I wouldn't expect there to be any significant differences, at higher frequencies the inductance of the wiring may start to cause some issues, 100kHz should be low enough for this effect to be small.
Seems like the choice of tube socket might be surprisingly critical, stray capacitance on the grid is not good news, but strays between the A and G pins like on a 12AX7/6N2P is critical and is actually going to increase the resulting miller capacitance substantially. This might actually argue for the use of ceramic sockets which I detest. Teflon might be an alternative.

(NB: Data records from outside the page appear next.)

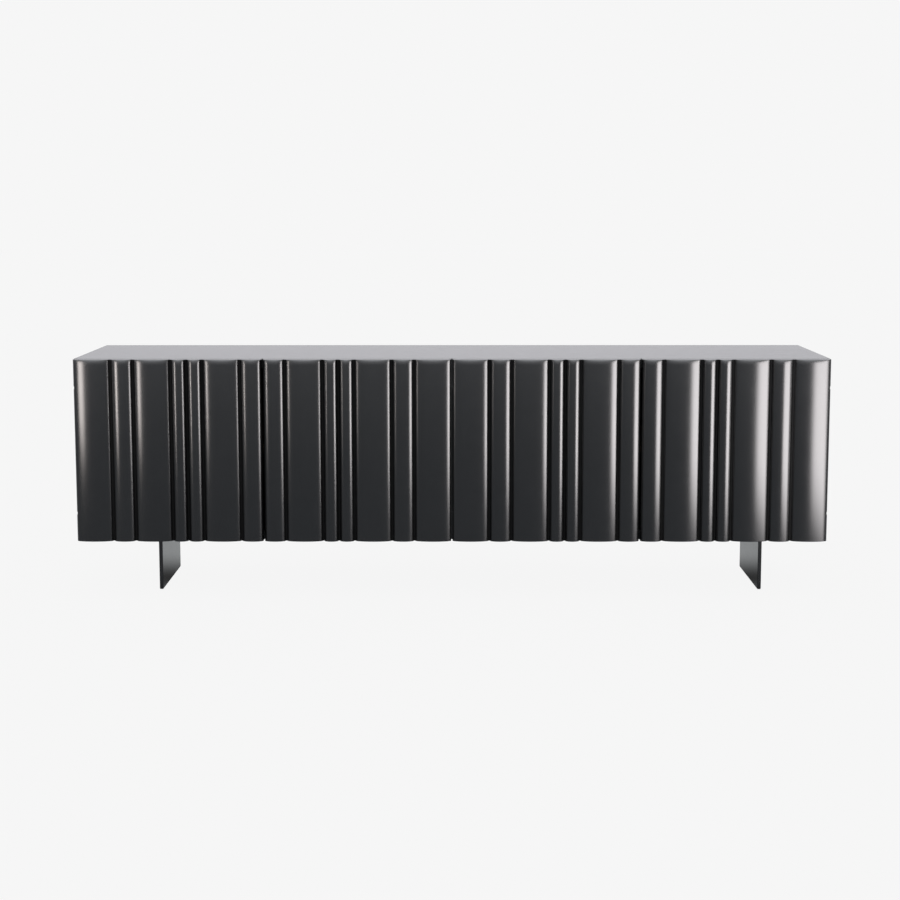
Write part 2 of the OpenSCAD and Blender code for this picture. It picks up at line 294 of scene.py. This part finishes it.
def line_inside(mat, low, high):
    """Gives the faces inside a box the plain grey lining that the inside of the cabinet has."""
    tree = mat.node_tree
    shader = tree.nodes["Principled BSDF"]
    coords = tree.nodes.new("ShaderNodeTexCoord")
    split = tree.nodes.new("ShaderNodeSeparateXYZ")
    tree.links.new(coords.outputs["Object"], split.inputs[0])
    inside = 1.0
    for axis, floor_value, top_value in zip(split.outputs, low, high):
        above = maths(tree, "GREATER_THAN", axis, floor_value)
        below = maths(tree, "LESS_THAN", axis, top_value)
        inside = maths(tree, "MULTIPLY", inside, maths(tree, "MULTIPLY", above, below))
    speckle = noise(tree, stretched_coords(tree, (1, 1, 1)), 260, detail=3)
    finish = {"Base Color": ramp(tree, speckle, [(0.35, LINING_DARK), (0.65, LINING_LIGHT)]),
              "Roughness": spread(tree, speckle, LINING_ROUGH - 0.04, LINING_ROUGH + 0.04)}
    for name, lining in finish.items():
        mix = tree.nodes.new("ShaderNodeMixRGB")
        tree.links.new(inside, mix.inputs["Fac"])
        tree.links.new(shader.inputs[name].links[0].from_socket, mix.inputs["Color1"])
        tree.links.new(lining, mix.inputs["Color2"])
        tree.links.new(mix.outputs["Color"], shader.inputs[name])


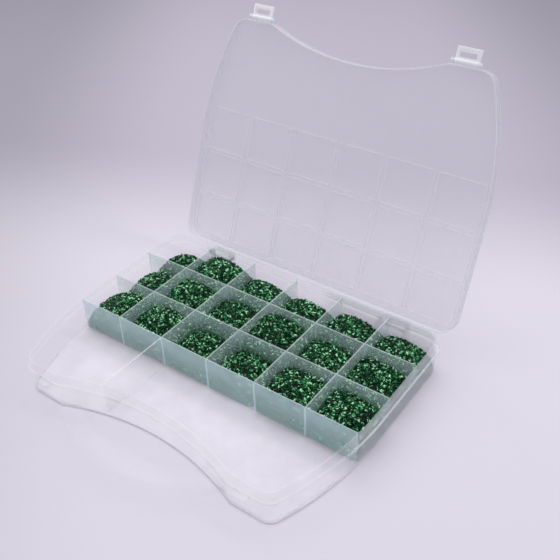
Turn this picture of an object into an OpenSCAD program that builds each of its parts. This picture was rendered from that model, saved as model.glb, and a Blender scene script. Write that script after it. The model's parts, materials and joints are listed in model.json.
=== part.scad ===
// Bead organizer box: a shallow compartment tray with a carry handle, a hinged lid and two
// fold-over latches, with a heap of seed beads in each small compartment.
// It is drawn with the lid leaning back on its hinge stops and the latches straight out.
// The origin is the middle of the tray's underside, +X is to the right and +Y is the hinge side.

/* [Compartments] */
// Columns of small compartments
col_n = 6; // [4:1:8]
// Rows of small compartments
row_n = 3; // [2:1:4]
// Width of a column, from divider to divider
col_pitch = 44; // [38:1:56]
// Depth of a row, from divider to divider
row_pitch = 40; // [34:1:52]
// Thickness of each divider
divider_t = 1.2; // [0.8:0.1:1.8]
// Column line that the front divider stands on, counted from the left wall
front_divider_col = 2; // [1:1:3]

/* [Tray] */
// Height of the tray
tray_h = 30; // [28:0.5:44]
// Thickness of the outer wall
wall_t = 1.6; // [1:0.1:2.2]
// Thickness of the floor
floor_t = 1.5; // [1:0.1:3]
// Depth of the long front compartments
front_depth = 75; // [62:1:90]
// Radius of the long curve of each side
side_r = 250; // [230:5:400]
// How far behind the grid front wall the curve of each side begins
side_curve_start = 26; // [10:1:40]
// Radius of the two front corners
front_corner_r = 11; // [6:0.5:14]
// Radius of the two back corners
back_corner_r = 13; // [6:0.5:18]
// Depth of the curved bay in the front wall
bay_depth = 16; // [8:1:22]
// Half the width of the bay
bay_half_w = 79; // [68:0.5:80]

/* [Handle] */
// Reach of the handle in front of the front corners
handle_reach = 34; // [26:1:45]
// Width of the grip bar
handle_bar_w = 17; // [10:1:22]
// Height of the grip bar
handle_bar_h = 10; // [6:0.5:12]
// Height of the grip bar's underside above the table
handle_z = 8; // [2:0.5:9]
// Half the outside width of the handle where it joins the tray
handle_half_w = 76; // [60:1:77]
// Half the width of the finger opening where it meets the tray
finger_half_w = 55; // [40:1:60]

/* [Lid] */
// Thickness of the lid panel
lid_t = 1.5; // [1:0.1:2.5]
// Depth of the lid skirt
skirt_h = 8; // [6:0.5:10]
// Thickness of the lid skirt
skirt_t = 1.2; // [1:0.1:1.6]
// Gap between the skirt and the tray wall
skirt_clear = 0.7; // [0.7:0.1:1.2]
// Gap under the closed lid
seat_gap = 0.3; // [0.2:0.05:0.5]
// Angle from closed to the open stop
lid_open = 110; // [95:1:115]
// Height of the sealing ribs under the lid
rib_h = 1.5; // [1:0.1:2]
// Thickness of the sealing ribs
rib_t = 0.9; // [0.7:0.1:1.2]
// Gap between a sealing rib and a divider
rib_clear = 0.8; // [0.6:0.1:1.2]
// Gap between the rearmost rib and the back wall, which it swings past
rib_back_clear = 3.2; // [3:0.1:5]

/* [Ledge] */
// Thickness of the ledge under the lid skirt
ledge_t = 1.6; // [1:0.1:2.4]
// How far the ledge stands out past the skirt
ledge_lip = 0.4; // [0.2:0.1:1]

/* [Hinges] */
// Distance from the middle of the box to each hinge
hinge_x = 88; // [60:1:100]
// Radius of the hinge barrel
barrel_r = 3; // [2.6:0.1:3.4]
// Length of the hinge barrel
barrel_l = 20; // [12:1:30]
// Radius of the hinge pin
pin_r = 1.5; // [1.1:0.1:1.7]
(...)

Higher accuracy of measurement is possible with better test equipment but factoring in scope accuracy, resistor tolerance, and human factors I felt that 10% accuracy was a reasonable swag. I think the additional effect of the 600 ohm source impedance can be ignored in most cases unless really accurate equipment is available.
In terms of building a new one I would recommend the following approaches that have worked well for me.
I sometimes do these things or some combination of these things, but honestly until Merlin mentioned the problems he was having did not consider them too seriously. My Muscovite was built to have relatively low input capacitance, the later minis actually have higher input capacitance due to strays, tube choice and build technique..
- Enclosed metal chassis. (Inexpensive Chinese made aluminum boxes work great.)
- Phono stage and power supply in separate chassis. No possibility of electrostatic or magnetic coupling to supply components means less need for shielding and shielded wire.
- Input tube closest to input jack, keep the run short, and do not use shielded wire inside the box. Counter intuitively do not dress input wiring against chassis, in free air away from everything else reduces stray capacitance.
- Use phono jacks with teflon or polypropylene dielectric, measure the capacitance and select ones with lowest capacitance.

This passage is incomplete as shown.